Display session, Wednesday, January 07
Exhibit Hall,
Under the sponsorship of the NSF, a multi-year program has been established at New Mexico State University to have undergraduate students monitor different classes of variable stars. Amongst our targets are the optical counterparts of high-energy sources such as Low-Mass X-ray Binaries (LMXBs), Algol eclipsing binaries, and cataclysmic variables. This program included the installation, and debugging of a 16" Meade telescope at the NMSU campus observatory. This telescope is equipped with a Santa Barbara Instruments Group ST-8 CCD camera, and a standard UBVRI filter set. The students are responsible for collecting the data, reducing the CCD images, and modeling their results. During the Fall semester we have a program of monitoring infrequently observed Algol eclipsing binaries.
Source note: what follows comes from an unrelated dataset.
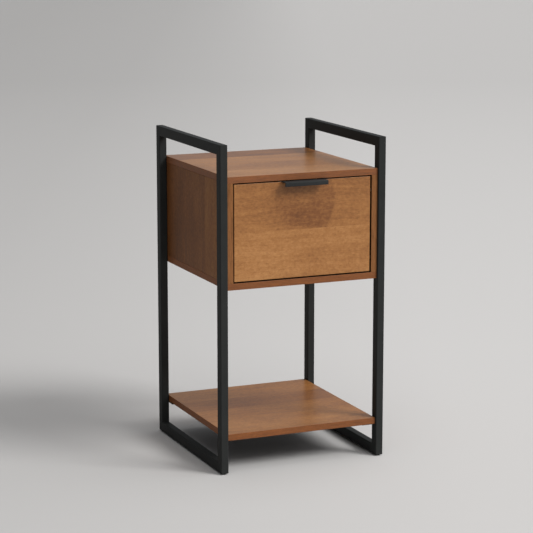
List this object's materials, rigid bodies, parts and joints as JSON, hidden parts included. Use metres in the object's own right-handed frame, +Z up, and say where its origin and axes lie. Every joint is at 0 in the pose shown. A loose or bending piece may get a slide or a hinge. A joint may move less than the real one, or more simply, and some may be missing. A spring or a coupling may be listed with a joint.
{
  "type": "side table with drawer",
  "caption": "Tall narrow side table: wooden cabinet with an inset drawer and a lower shelf, carried between black steel tube side frames.",
  "frame": {"origin": "on the floor, at the bottom centre of the bounding box, pull included", "axes": "+X to the right seen from the front, +Y to the back, +Z up; the drawer opens towards -Y"},
  "size_m": [0.406, 0.423, 0.75],
  "materials": {
    "black_powder_coat": "satin powder coat",
    "pull_black": "satin powder coat",
    "walnut_veneer": "satin lacquer",
    "birch_ply": "clear lacquer",
    "thin_board": "matte",
    "black_plastic": "matte",
    "beech": "raw",
    "zinc_alloy": "cast",
    "ball_steel": "polished",
    "zinc_steel": "zinc plated"
  },
  "bodies": {
    "table": {"back_panel": "thin_board", "bottom_board": "walnut_veneer", "cabinet_slide_screws": "zinc_steel", "cam_bolts": "zinc_steel", "cam_housings": "zinc_alloy", "carcass_dowels": "beech", "foot_glides": "black_plastic", "frame_bolts": "zinc_steel", "left_bottom_rail": "black_powder_coat", "left_cabinet_rail": "zinc_steel", "left_front_post": "black_powder_coat", "left_rear_post": "black_powder_coat", "left_side_panel": "walnut_veneer", "left_top_rail": "black_powder_coat", "right_bottom_rail": "black_powder_coat", "right_cabinet_rail": "zinc_steel", "right_front_post": "black_powder_coat", "right_rear_post": "black_powder_coat", "right_side_panel": "walnut_veneer", "right_top_rail": "black_powder_coat", "rivet_nuts": "zinc_steel", "shelf": "walnut_veneer", "shelf_brackets": "black_powder_coat", "shelf_screws": "zinc_steel", "top_board": "walnut_veneer"},
    "drawer": {"drawer_back": "birch_ply", "drawer_bottom": "thin_board", "drawer_box_screws": "zinc_steel", "drawer_front": "walnut_veneer", "drawer_front_screws": "zinc_steel", "drawer_inner_front": "birch_ply", "drawer_left_side": "birch_ply", "drawer_pull": "pull_black", "drawer_right_side": "birch_ply", "drawer_slide_screws": "zinc_steel", "left_drawer_rail": "zinc_steel", "pull_screws": "zinc_steel", "right_drawer_rail": "zinc_steel"},
    "left_middle_slide": {"left_middle_rail": "zinc_steel"},
    "left_outer_ball_cage": {"left_outer_cage": "zinc_steel", "left_outer_balls": "ball_steel"},
    "left_inner_ball_cage": {"left_inner_cage": "zinc_steel", "left_inner_balls": "ball_steel"},
    "right_middle_slide": {"right_middle_rail": "zinc_steel"},
    "right_outer_ball_cage": {"right_outer_cage": "zinc_steel", "right_outer_balls": "ball_steel"},
    "right_inner_ball_cage": {"right_inner_cage": "zinc_steel", "right_inner_balls": "ball_steel"}
  },
  "joints": [
    {"name": "drawer_slide", "type": "slide", "parent": "table", "child": "drawer", "axis": [0, -1, 0], "range_m": [0, 0.34]},
    {"name": "left_middle_slide_travel", "type": "slide", "parent": "table", "child": "left_middle_slide", "axis": [0, -1, 0], "range_m": [0, 0.17]},
    {"name": "left_outer_ball_cage_travel", "type": "slide", "parent": "table", "child": "left_outer_ball_cage", "axis": [0, -1, 0], "range_m": [0, 0.085]},
    {"name": "left_inner_ball_cage_travel", "type": "slide", "parent": "table", "child": "left_inner_ball_cage", "axis": [0, -1, 0], "range_m": [0, 0.255]},
    {"name": "right_middle_slide_travel", "type": "slide", "parent": "table", "child": "right_middle_slide", "axis": [0, -1, 0], "range_m": [0, 0.17]},
    {"name": "right_outer_ball_cage_travel", "type": "slide", "parent": "table", "child": "right_outer_ball_cage", "axis": [0, -1, 0], "range_m": [0, 0.085]},
    {"name": "right_inner_ball_cage_travel", "type": "slide", "parent": "table", "child": "right_inner_ball_cage", "axis": [0, -1, 0], "range_m": [0, 0.255]}
  ],
  "couplings": [
    {"joint": "left_middle_slide_travel", "follows": "drawer_slide", "ratio": 0.5},
    {"joint": "left_outer_ball_cage_travel", "follows": "drawer_slide", "ratio": 0.25},
    {"joint": "left_inner_ball_cage_travel", "follows": "drawer_slide", "ratio": 0.75},
    {"joint": "right_middle_slide_travel", "follows": "drawer_slide", "ratio": 0.5},
    {"joint": "right_outer_ball_cage_travel", "follows": "drawer_slide", "ratio": 0.25},
    {"joint": "right_inner_ball_cage_travel", "follows": "drawer_slide", "ratio": 0.75}
  ]
}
Our students will determine the system parameters of these Algol binaries by modeling the photometry they have obtained using a light curve synthesis program (``Binary Maker 2.0'', by D. Bradstreet). [For the initial results of this program see the poster by P. A. Mason et al.] During the Spring semester we anticipate an intense monitoring program of the LMXB Sco X-1. The optical data will be combined with simultaneous 10-20 keV data from the BATSE Spectroscopy Detectors on the Compton Gamma-Ray Observatory to understand how the x-rays are reprocessed in the accretion disk surrounding the neutron star in Sco X-1.